Before you can say you are better than him because you made 100% for the past seven months, Walter Schloss had turned $100,000 invested in 1955 to $527 m in 2002!
He simply bought cheap stocks with low debts, with the idea that eventually, these lowly debts companies as a group will survive, and thus the stock prices would revert to the mean. In some instances, the businesses improved and that represented enormous upside potential for the stocks in his portfolio.
Warren Buffett, a student of Benjamin Graham, transformed himself from buying cheap stocks which he was also very successful in, to investing in one thing, awesome companies with reasonable prices.
That $US100,000 invested in 1964, when Buffett took over the company and shares cost just $US19, would be worth about $US1.2 billion dollars today.
Joel Greenblatt using his Magic Formula investing strategy, i.e. buying good companies with high return on invested capital at cheap price, or high earnings yield (ebit/Enterprise value),
The Magic formula outperformed S&P 17 out of the 22 years and achieved a compounded annual growth of 23.8%  as compared to the 9.6% of S&P. $100000 invested 22 years ago in 1988 has grown to $10.9m by the end of 2009, even after the US sublime crisis in 2008-2009. This is by no means a small feat.
None of the above mentioned anything in any of their writings about seeking a catalyst such as a jump in profit in a quarterly report or two to make a successful investment.
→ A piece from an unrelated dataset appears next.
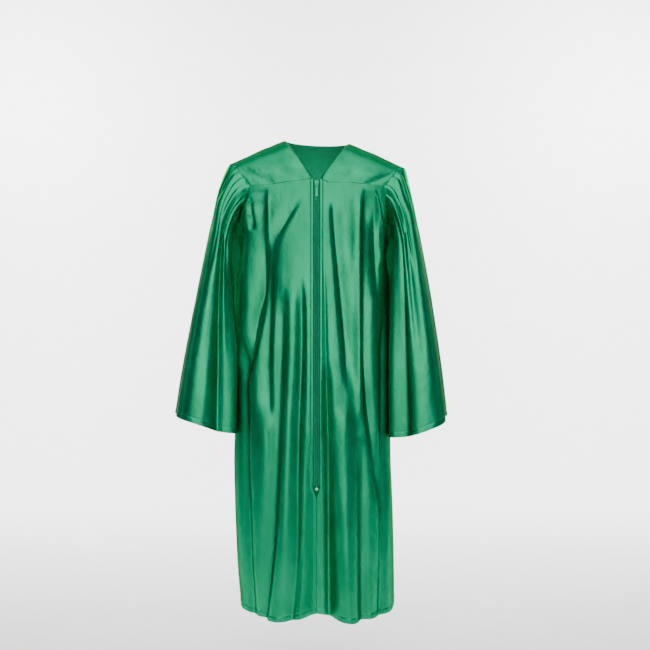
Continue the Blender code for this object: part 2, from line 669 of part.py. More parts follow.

In fact, they told you the opposite,
Just sit and wait”,
Investing in a business is a long-term endeavor, not a short term speculating”.
The problem is that sitting and waiting is torture today. There has to be action. There has to be improved profit in the next quarter or two. There has to be fast moves up and if something doesn’t play out within a few days or a few months, it’s a dud and not worth keeping any longer. “Next!”
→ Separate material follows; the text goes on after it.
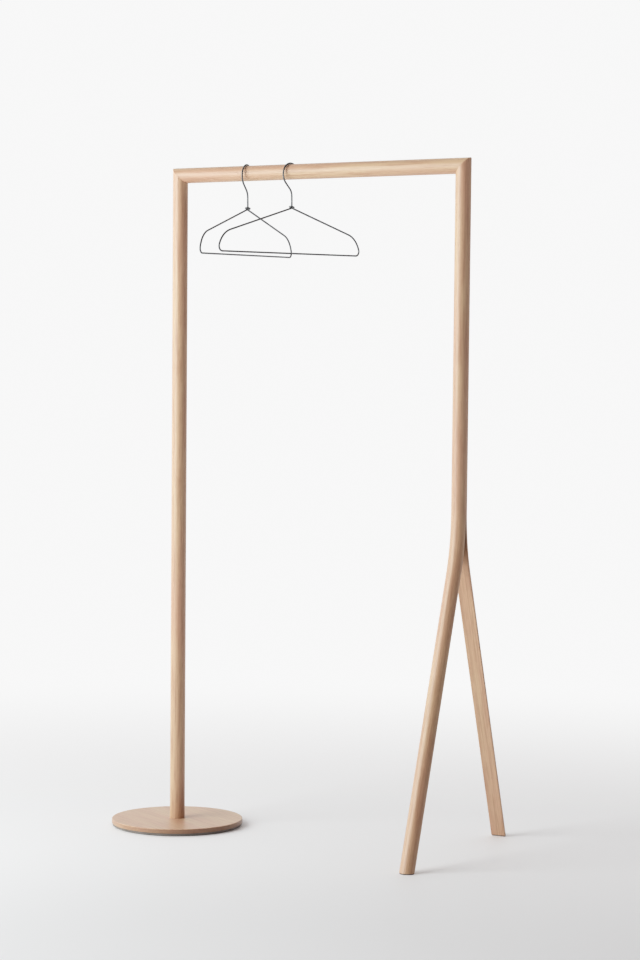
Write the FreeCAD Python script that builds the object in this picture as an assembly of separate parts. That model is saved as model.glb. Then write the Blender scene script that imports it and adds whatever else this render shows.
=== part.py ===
"""Standing coat rack of round wooden stock: a left post on a weighted disc base, a mitred top rail, and a
right post made of two half-rounds that part low down into a front leg and a rear leg. Two bent-wire
hangers ride on the rail.

Millimetres. +X runs along the rail from the disc base to the split legs, +Y to the back, +Z up. The origin
is on the floor, at the middle of the rack's footprint. Each sub-part is written to parts/NODE.step.
"""

import FreeCAD
import Part

import math
import os

from FreeCAD import Rotation, Vector

# ---------------------------------------------------------------- driving dimensions
OVERALL_HEIGHT = 1500.0
ROD_DIAMETER = 34.0
POST_SPACING = 700.0  # between the two posts' axes

BASE_DIAMETER = 300.0
BASE_WOOD_THICKNESS = 10.0
BASE_PLATE_THICKNESS = 5.0
BASE_FELT_THICKNESS = 1.0

SPLIT_HEIGHT = 673.0  # where the two legs' straight flats would meet
SPLAY_ANGLE = math.radians(19.7)  # of each leg from the vertical
BEND_RADIUS = 400.0  # of each half's flat face
LEG_PAD_THICKNESS = 1.5

WIRE_DIAMETER = 3.5
HOOK_RADIUS = 25.0  # to the wire's centreline
HANGER_WIDTH = 470.0  # over the wire

# ---------------------------------------------------------------- fits and small features
GLUE_GAP = 0.05  # per side, round pins and dowels
HOOK_GAP = 0.3  # between the rail's top and a hook

PIN_DIAMETER = 10.0  # steel pins inside the mitred corners
PIN_LEG = 55.0  # from the corner's centre to each end of a pin
PIN_END_GAP = 2.0

LEG_DOWEL_DIAMETER = 8.0
LEG_DOWEL_LENGTH = 19.0
LEG_DOWEL_HEIGHTS = (800.0, 1060.0, 1320.0)
LEG_DOWEL_END_GAP = 0.5

POST_SOCKET_DEPTH = 4.0
INSERT_DIAMETER = 12.0
INSERT_LENGTH = 25.0
POST_BORE_END_GAP = 3.0
BOLT_DIAMETER = 8.0
BOLT_LENGTH = 38.0
BOLT_HEAD_DIAMETER = 16.0
BOLT_SOCKET_ACROSS_FLATS = 5.0
BOLT_SOCKET_DEPTH = 2.6
BOLT_HOLE_DIAMETER = 9.0  # through the wooden disc
BOLT_PLATE_CLEARANCE = 0.6  # on the diameter

SCREW_DIAMETER = 4.0
SCREW_LENGTH = 12.5
SCREW_TIP_DIAMETER = 0.6
SCREW_TIP_LENGTH = 2.0
SCREW_PILOT_END_GAP = 0.5
SCREW_PLATE_CLEARANCE = 0.4  # on the diameter
SCREW_HEAD_DIAMETER = 8.0
SCREW_SOCKET_DIAMETER = 2.4
SCREW_SOCKET_DEPTH = 1.4
SCREW_CIRCLE_RADIUS = 110.0
SCREW_COUNT = 4

PLATE_INSET = 2.0  # the steel plate's rim inside the wooden disc's
FELT_INSET = 6.0
FELT_HOLE_DIAMETER = 44.0
DISC_EDGE_RADIUS = 1.6
PLATE_EDGE_CHAMFER = 0.6
LEG_EDGE_RADIUS = 1.2  # on the long edges of a leg's flat face
PAD_INSET = 0.8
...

Investors today lack assiduity”. That’s Charlie Munger’s technical term for sitting on your ass and doing nothing.
So what do I do? I generally follow one value investor, Joel Greenblatt; buy good companies at cheap prices, and just sitting on my ass, wait and doing nothing.
Good companies normally don’t come cheap in matured bourses. But in Bursa, there are if you know how to search for them.

Homeritz
I first wrote about Homeritz two years ago when its share price before adjustment is 43 sen.
It was actually alerted by a course participant of mine after he learned about the Joel Greenblatt’s Magic Formula which I wrote in i3investor. Even now, I rely on my course participants to provide me with investment ideas and candidates.  I teach them and I learn from them too.
The investment thesis for Homeritz was simply its high return on invested capital of 42% and high earnings yield (Ebit/EV) of 20%. No speculation of any catalyst was mentioned. None at all as I knew nothing of any.
If you have invested $100000 two years ago and sit on your ass and wait until now when the price is RM1.15, and the warrant price at 61.5 sen at today’s close on 22nd July 2015, you would have made 360%, while the broad market remains flat during this two years.
The same stories go to other multi-baggers in my portfolios; Pintaras Jaya, Prestariang, Jobstreet, Datasonic, SKP Resources, etc.
No, I am not advising you to buy them as their prices have gone up too much in such a short time which I did not expect. There are still some stocks (not many) still waiting and waiting for the prices to appreciate. But it is just two years and I still can afford to wait for a few more years as their fundamentals haven’t changed, and they are still cheap. I have no personal debts nor any margin finance, no interest or commitment fees to pay which can dictate my investing action.
Buying good companies is the first thing to do. If you must seek a catalyst, remember that being cheap itself is a catalyst. That’s the number one catalyst which always gets ignored because it’s so simple and boring.
You may say there were catalysts for all the multi-baggers above; those were bonus issues, share split, and free warrant. These “freebies” seemed to have “unlocked” the values of all those stocks. But in the first instant, I have never thought about these corporate exercises. I did not anticipate any of those stocks would have bonus issues and free warrants. “Share split”? What was the use of it?
If you properly identify good companies selling at cheap stocks, valuation often works as your tail wind, providing you with a built in catalyst.
Having a catalyst is good, but is it necessary?
You make your money by waiting” Monish Pabrai
Investing should be more like watching paint dry or watching grass grows. If you want excitement, take $800 and go to Las Vegas.”